Miss you too. Emmet is starting to drive me crazy with stupid jokes not so cleverly aimed at me. Starting to cloud over, pick you up after school. Love E
I felt my heart soar at the thought of being able to see Edward after school. Because of the continuously forecasted sunny skies, the Cullen's had all decided to go hunting up in the Rocky Mountains in the Banff region. I hadn't seen Edward since Sunday night. I'd fallen asleep in his arms but when I woke up, he had gone, leaving behind an incredibly apologetic letter about his absence, and my favourite sky blue button up shirt that he had been wearing the day before, a shirt which I was wearing now. I turned my gaze to the window that I always sat next to. Edward was right, it was starting to cloud over nicely. Good ol' reliable forks. I pulled the collar up to my nose and inhaled my favourite scent.
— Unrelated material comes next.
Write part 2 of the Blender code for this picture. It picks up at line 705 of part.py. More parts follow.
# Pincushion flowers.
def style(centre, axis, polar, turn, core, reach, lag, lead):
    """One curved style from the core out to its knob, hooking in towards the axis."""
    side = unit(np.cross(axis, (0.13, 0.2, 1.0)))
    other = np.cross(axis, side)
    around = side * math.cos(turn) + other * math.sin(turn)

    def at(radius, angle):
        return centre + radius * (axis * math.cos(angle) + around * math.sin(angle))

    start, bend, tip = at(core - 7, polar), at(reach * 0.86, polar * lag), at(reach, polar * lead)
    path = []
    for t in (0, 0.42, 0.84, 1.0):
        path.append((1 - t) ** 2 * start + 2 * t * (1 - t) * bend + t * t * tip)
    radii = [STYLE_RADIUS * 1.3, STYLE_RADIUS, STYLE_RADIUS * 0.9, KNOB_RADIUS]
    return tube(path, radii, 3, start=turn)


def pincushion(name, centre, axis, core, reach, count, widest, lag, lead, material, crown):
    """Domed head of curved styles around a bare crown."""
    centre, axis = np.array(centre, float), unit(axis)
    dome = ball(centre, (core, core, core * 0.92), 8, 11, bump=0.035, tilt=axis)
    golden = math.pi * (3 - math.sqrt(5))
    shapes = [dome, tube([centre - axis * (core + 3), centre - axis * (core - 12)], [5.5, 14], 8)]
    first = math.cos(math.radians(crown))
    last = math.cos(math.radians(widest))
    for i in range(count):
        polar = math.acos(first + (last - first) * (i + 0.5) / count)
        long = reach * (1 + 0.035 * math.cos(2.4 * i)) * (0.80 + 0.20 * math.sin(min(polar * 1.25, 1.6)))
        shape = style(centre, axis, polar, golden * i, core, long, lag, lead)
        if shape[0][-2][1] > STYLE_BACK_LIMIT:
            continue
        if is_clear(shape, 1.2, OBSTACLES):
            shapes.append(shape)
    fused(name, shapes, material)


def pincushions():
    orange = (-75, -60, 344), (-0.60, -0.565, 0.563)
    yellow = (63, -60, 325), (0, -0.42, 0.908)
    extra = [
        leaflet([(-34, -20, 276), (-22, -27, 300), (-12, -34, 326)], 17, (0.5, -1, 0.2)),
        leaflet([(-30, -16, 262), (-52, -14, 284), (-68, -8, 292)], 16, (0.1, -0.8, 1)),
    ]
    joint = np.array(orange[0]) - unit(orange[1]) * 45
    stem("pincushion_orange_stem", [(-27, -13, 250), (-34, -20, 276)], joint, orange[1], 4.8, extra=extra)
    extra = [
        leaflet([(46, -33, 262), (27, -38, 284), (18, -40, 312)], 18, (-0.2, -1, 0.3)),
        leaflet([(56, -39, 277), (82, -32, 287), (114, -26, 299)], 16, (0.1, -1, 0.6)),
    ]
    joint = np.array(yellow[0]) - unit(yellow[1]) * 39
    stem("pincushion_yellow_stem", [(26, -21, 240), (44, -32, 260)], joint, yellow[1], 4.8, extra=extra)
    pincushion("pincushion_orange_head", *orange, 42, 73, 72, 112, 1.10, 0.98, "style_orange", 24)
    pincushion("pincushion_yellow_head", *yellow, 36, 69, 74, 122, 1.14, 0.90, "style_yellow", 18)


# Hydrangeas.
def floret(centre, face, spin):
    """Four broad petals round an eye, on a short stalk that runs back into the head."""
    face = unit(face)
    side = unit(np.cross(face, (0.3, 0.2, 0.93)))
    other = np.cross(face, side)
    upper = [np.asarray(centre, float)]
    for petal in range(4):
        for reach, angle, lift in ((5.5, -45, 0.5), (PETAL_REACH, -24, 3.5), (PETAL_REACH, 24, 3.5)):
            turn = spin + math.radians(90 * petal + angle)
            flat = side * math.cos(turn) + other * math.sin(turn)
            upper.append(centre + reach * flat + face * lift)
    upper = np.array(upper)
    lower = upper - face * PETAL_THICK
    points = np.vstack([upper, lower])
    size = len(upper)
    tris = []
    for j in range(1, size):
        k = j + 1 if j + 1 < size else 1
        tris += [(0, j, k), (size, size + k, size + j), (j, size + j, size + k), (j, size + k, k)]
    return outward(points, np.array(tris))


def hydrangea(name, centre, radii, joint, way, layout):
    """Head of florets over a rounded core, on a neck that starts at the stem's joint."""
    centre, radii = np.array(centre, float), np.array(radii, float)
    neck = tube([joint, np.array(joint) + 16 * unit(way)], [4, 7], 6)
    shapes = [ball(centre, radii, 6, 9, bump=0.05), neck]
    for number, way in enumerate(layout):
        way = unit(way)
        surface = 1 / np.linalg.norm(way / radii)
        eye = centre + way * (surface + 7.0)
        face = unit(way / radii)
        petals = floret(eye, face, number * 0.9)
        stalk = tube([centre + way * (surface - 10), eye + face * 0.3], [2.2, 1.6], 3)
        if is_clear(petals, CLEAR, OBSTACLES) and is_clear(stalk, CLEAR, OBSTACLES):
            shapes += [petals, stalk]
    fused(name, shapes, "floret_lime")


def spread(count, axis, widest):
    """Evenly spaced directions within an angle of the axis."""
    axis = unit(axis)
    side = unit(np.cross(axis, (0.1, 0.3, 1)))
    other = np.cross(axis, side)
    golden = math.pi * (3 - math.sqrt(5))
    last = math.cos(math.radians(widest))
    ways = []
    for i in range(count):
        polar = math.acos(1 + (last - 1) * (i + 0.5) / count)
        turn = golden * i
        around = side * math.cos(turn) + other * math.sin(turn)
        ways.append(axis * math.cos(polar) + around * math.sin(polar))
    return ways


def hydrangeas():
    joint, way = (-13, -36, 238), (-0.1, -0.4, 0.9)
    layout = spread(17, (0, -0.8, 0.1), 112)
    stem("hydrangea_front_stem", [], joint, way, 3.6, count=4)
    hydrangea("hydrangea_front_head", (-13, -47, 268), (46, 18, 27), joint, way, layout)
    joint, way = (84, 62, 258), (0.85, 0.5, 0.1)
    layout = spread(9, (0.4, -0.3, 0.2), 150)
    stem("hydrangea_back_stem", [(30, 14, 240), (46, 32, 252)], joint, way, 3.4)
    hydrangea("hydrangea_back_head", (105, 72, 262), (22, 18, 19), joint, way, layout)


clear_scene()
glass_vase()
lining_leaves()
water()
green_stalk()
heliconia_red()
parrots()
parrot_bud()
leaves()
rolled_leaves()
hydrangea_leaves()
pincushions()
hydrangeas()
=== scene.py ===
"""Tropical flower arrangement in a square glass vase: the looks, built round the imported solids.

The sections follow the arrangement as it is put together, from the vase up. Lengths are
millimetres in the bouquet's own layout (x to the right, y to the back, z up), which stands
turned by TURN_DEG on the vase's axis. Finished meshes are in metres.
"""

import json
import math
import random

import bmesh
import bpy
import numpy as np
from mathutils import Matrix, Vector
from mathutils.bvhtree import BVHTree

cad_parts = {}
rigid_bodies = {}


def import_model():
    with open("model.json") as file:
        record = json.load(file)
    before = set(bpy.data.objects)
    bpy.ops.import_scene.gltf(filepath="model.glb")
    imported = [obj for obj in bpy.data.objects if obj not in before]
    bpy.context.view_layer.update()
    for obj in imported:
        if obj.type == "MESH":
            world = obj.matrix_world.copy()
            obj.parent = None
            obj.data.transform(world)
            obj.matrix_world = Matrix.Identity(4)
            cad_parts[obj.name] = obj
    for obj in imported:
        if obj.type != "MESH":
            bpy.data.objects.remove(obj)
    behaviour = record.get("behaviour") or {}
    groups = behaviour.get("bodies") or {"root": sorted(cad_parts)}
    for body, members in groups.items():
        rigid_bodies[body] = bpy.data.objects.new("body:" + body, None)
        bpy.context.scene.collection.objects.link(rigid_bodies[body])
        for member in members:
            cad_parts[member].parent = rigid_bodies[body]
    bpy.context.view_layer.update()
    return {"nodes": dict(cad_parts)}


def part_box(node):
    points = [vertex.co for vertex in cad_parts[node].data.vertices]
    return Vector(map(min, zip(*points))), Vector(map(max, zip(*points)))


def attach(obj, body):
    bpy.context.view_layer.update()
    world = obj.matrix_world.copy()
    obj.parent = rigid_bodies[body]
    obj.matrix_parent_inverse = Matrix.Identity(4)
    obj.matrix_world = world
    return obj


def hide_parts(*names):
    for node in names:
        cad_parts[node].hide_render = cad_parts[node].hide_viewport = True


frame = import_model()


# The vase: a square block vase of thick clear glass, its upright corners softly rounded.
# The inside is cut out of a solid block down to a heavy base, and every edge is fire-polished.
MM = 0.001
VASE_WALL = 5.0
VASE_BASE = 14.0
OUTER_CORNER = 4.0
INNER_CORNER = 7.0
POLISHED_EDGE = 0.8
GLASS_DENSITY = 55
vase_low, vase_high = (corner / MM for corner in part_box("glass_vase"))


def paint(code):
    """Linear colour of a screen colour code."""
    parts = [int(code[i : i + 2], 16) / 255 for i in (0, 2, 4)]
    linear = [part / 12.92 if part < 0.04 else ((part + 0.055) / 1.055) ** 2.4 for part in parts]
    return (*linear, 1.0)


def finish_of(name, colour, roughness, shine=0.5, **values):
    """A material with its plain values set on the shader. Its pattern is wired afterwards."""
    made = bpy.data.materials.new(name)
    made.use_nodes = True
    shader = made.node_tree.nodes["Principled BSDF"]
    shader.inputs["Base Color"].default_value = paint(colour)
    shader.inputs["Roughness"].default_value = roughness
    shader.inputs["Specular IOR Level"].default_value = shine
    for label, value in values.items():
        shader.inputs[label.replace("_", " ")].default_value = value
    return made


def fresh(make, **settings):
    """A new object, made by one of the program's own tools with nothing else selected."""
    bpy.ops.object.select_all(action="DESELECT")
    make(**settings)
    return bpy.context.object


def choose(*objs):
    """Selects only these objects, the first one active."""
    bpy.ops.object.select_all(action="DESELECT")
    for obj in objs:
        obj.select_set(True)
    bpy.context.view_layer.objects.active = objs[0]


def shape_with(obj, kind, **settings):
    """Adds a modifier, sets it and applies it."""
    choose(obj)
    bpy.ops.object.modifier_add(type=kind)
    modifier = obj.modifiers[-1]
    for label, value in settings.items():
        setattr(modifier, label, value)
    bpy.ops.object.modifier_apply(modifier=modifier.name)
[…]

Maybe you should come sooner. I don't need to go to Social. No one needs to go to social. Ever. B
After I send the message I know not to get my hopes up. Edward would never let me skip a class unless it was for a really good reason. I love him and his over protectiveness. He always is looking out for me, but sometimes he tried a little to hard to keep me safe. He was terrified that he was going to hurt me if we ever went to far in our personal relationship. I knew that he wouldn't, no that he couldn't hurt me but he seemed to believe otherwise. He would always push me back just before the getting was about to get good. A girl can only have so much pent up sexual frustration you know? I glanced up at the clock. Still ten minutes left in class. What kind of stupid school has hour and a half long classes? 'fuuuuuuuuuuuck' I groaned under my breath as I laid my head down on my desk.
Maybe you don't need to go to social. See you in 10. E.
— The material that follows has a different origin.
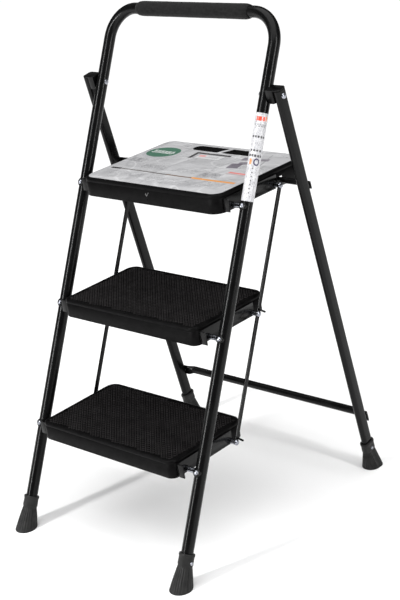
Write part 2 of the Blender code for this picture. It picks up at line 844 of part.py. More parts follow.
def make_cover():
    """Printed film laid over the platform, with the hand slots left open."""
    low = PLATFORM_PIVOT.z + PIVOT_DROP + GAP
    outline = rounded_outline(
        PLATFORM_HALF_WIDTH - SHEET_MARGIN,
        PLATFORM_FRONT + SHEET_MARGIN_FRONT,
        PLATFORM_REAR - SHEET_MARGIN,
        PLATFORM_CORNER - SHEET_MARGIN,
        REAR_CORNER - SHEET_MARGIN,
    )
    points = [(x, PLATFORM_PIVOT.y + y) for x, y in outline]
    cover = add_object("platform_cover", prism_mesh(points, low, low + SHEET_THICKNESS), "film")
    for slot in slot_points(0.0015):
        cut(cover, prism_mesh(slot, low - 0.005, low + 0.005))
    return cover


def make_saddle(name, side):
    """Plastic rest under the platform that sits on the upper crossbar."""
    bar = bar_centre(UPPER_BAR_DOWN, UPPER_BAR_RADIUS)
    seat = bar.z + UPPER_BAR_RADIUS + GAP
    under = PLATFORM_PIVOT.z + PIVOT_DROP - STEP_WALL - GAP
    front = bar.y - 0.008
    lip = bar.y + UPPER_BAR_RADIUS + GAP
    rear = lip + 0.0025
    points = (
        (front, seat),
        (lip, seat),
        (lip, bar.z - 0.003),
        (rear, bar.z - 0.003),
        (rear, under),
        (front, under),
    )
    ends = sorted((side * 0.135, side * 0.165))
    return add_object(name, side_prism_mesh(points, *ends), "step_plastic")


def make_platform():
    step = "platform"
    shell = make_shell(
        "platform_deck",
        PLATFORM_PIVOT,
        PLATFORM_HALF_WIDTH,
        PLATFORM_FRONT,
        PLATFORM_REAR,
        PLATFORM_CORNER,
        PLATFORM_SKIRT,
    )
    top = PLATFORM_PIVOT.z + PIVOT_DROP
    for slot in slot_points(0):
        cut(shell, prism_mesh(slot, top - 0.01, top + 0.01))
    # cutaway that lets the upper crossbar swing out from under the deck
    notch = ((0.1275, -0.0140), (0.1390, 0.0110), (0.1545, 0.0110), (0.1545, -0.0140))
    points = [(PLATFORM_PIVOT.y + y, PLATFORM_PIVOT.z + z) for y, z in notch]
    for _, side in sides():
        ends = sorted((side * (PLATFORM_HALF_WIDTH - 0.006), side * (PLATFORM_HALF_WIDTH + 0.003)))
        cut(shell, side_prism_mesh(points, *ends))
    made = [shell, make_cover()]
    for label, side in sides():
        made.append(make_saddle(f"platform_saddle_{label}", side))
    return made + make_step_fittings(step, PLATFORM_PIVOT, PLATFORM_HALF_WIDTH)


# Link bars -----------------------------------------------------------------------


def make_link(name, side):
    """Flat bar with round ends, a rivet hole at each step and two bent-out tabs."""
    low = LOWER_PIVOT + LINK_OFFSET
    high = PLATFORM_PIVOT + LINK_OFFSET
    length = (high - low).length
    pairs = []
    for along, start in ((length, 0), (0, 180)):
        for index in range(9):
            angle = radians(start + 22.5 * index)
            pairs.append((LINK_END_RADIUS * cos(angle), along + LINK_END_RADIUS * sin(angle)))
        # the bar narrows to its own width a little way from each rounded end
        inwards = -1 if start == 0 else 1
        across = -LINK_HALF_WIDTH if start == 0 else LINK_HALF_WIDTH
        pairs.append((across, along + inwards * 0.006))
        other = 0.006 if start == 0 else length - 0.006
        pairs.append((across, other))
    ends = [side * (LINK_X + offset * LINK_THICKNESS / 2) for offset in (-1, 1)]
    rings = [[low + SIDE * x + RAIL_BACK * back + RAIL_UP * up for back, up in pairs] for x in ends]
    bar = add_object(name, loft_mesh(rings), "black_paint")
    for pivot in (LOWER_PIVOT, MIDDLE_PIVOT):
        root = pivot + LINK_OFFSET + RAIL_BACK * 0.0030 + RAIL_UP * 0.0082
        tip = root + SIDE * (side * TAB_REACH) - RAIL_UP * 0.0018
        cut(bar, rod_mesh(root + SIDE * (side * LINK_X), tip, TAB_RADIUS), "UNION")
    for pivot in (LOWER_PIVOT, MIDDLE_PIVOT, PLATFORM_PIVOT):
        reach = LINK_THICKNESS / 2 + 0.003
        hole = PIN_RADIUS + HOLE_GAP
        cut(bar, cross_rod(pivot + LINK_OFFSET, side, LINK_X - reach, LINK_X + reach, hole))
    return bar


# Assembly ------------------------------------------------------------------------


def build():
    front = body_empty("front_frame_axis", APEX)
    hang(front, make_front_frame())
    rear = body_empty("rear_frame_axis", APEX, front)
    hang(rear, make_rear_frame())
    platform = body_empty("platform_axis", PLATFORM_PIVOT, front)
    hang(platform, make_platform())
    for step, pivot in (("middle", MIDDLE_PIVOT), ("lower", LOWER_PIVOT)):
        axis = body_empty(f"{step}_axis", pivot, front)
        hang(axis, make_tread(step, pivot))
    for label, side in sides():
        at = PLATFORM_PIVOT + LINK_OFFSET + SIDE * (side * LINK_X)
        axis = body_empty(f"link_{label}_axis", at, platform)
        hang(axis, [make_link(f"link_bar_{label}", side)])


build()
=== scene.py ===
"""Looks of the folding three-step ladder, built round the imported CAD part."""

import json
from math import atan2, cos, hypot, pi, radians, sin

import bmesh
import bpy
from mathutils import Matrix, Vector, noise


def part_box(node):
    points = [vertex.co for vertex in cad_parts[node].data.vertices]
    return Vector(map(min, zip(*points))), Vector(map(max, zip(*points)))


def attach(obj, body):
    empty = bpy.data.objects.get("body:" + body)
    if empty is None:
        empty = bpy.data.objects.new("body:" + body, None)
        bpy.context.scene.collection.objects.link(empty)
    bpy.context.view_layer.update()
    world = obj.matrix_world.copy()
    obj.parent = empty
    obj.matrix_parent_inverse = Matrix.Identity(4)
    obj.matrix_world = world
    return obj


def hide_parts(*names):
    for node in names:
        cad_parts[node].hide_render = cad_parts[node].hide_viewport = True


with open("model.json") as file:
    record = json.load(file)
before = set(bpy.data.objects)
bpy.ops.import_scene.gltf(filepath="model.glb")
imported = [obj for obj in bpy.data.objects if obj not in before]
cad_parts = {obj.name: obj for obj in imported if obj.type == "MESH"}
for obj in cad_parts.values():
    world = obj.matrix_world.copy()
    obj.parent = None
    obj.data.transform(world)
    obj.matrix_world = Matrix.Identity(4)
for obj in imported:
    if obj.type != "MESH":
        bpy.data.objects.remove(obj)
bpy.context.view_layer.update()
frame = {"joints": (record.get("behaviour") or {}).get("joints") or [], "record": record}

JOINTS = {joint["name"]: joint for joint in frame["joints"]}
MOUNTS = {mount["name"]: Vector(mount["pos_m"]) for mount in frame["record"]["mounts"]}
APEX = Vector(JOINTS["rear_frame_swing"]["pos_m"])
PIVOTS = {
    "platform": Vector(JOINTS["platform_fold"]["pos_m"]),
    "middle": Vector(JOINTS["middle_tread_fold"]["pos_m"]),
    "lower": Vector(JOINTS["lower_tread_fold"]["pos_m"]),
}
BODIES = {"platform": "platform", "middle": "middle_tread", "lower": "lower_tread"}
SIDE = Vector((1, 0, 0))
LEVEL = Vector((0, 1, 0))
FRONT_FOOT = Vector((0, MOUNTS["front_boot_right_base"].y, 0))
REAR_FOOT = Vector((0, MOUNTS["rear_boot_right_base"].y, 0))
RAIL_X = MOUNTS["front_boot_right_base"].x
LEG_X = MOUNTS["rear_boot_right_base"].x
RAIL_UP = (APEX - FRONT_FOOT).normalized()
RAIL_BACK = RAIL_UP.cross(SIDE)
LEG_UP = (APEX - REAR_FOOT).normalized()
LEG_BACK = LEG_UP.cross(SIDE)
LINK_X = abs(JOINTS["link_right_swing"]["pos_m"][0])
LINK_OFFSET = LEVEL * (JOINTS["link_right_swing"]["pos_m"][1] - PIVOTS["platform"].y)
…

What the fuck? In the eight months that Edward and I have been together never has he condoned skipping class. Ever. He must of hit his head really hard on a mountain or something while he was up in Canada. Oh well, best not to pry. I slowly start to gather my books into my ridiculously unpractical messenger bag (Silly Alice. Honestly the girl is crazy. My shoulder hasn't stopped hurting since I got the damned thing). I scanned the room to see that other students were doing the same, trying to put there items away as slowly as possible, so that they didn't have to keep working on the ridiculously tedious worksheet.
The last week of classes before exams were always useless, nothing new was learned and no extra information was gained. All week we had only been getting review worksheets and doing pretty much nothing. Pretty much no one was coming to class, especially bio it being a thirty level course full of seniors no one could be bothered to show up. Even Mr. Banner wasn't paying us much attention. He pretty much just sat at the front of class and played around on his computer, only glancing up when asked the occasional question by a confused student. I stared at the clock willing the second hand to pick up its pace.
Five minutes remained in class as my mind wandered from the building to the parking lot where my gorgeous vampire boyfriend was most likely waiting. God the things I would do to him if he would let me. I suppose one can only dream….Or can they?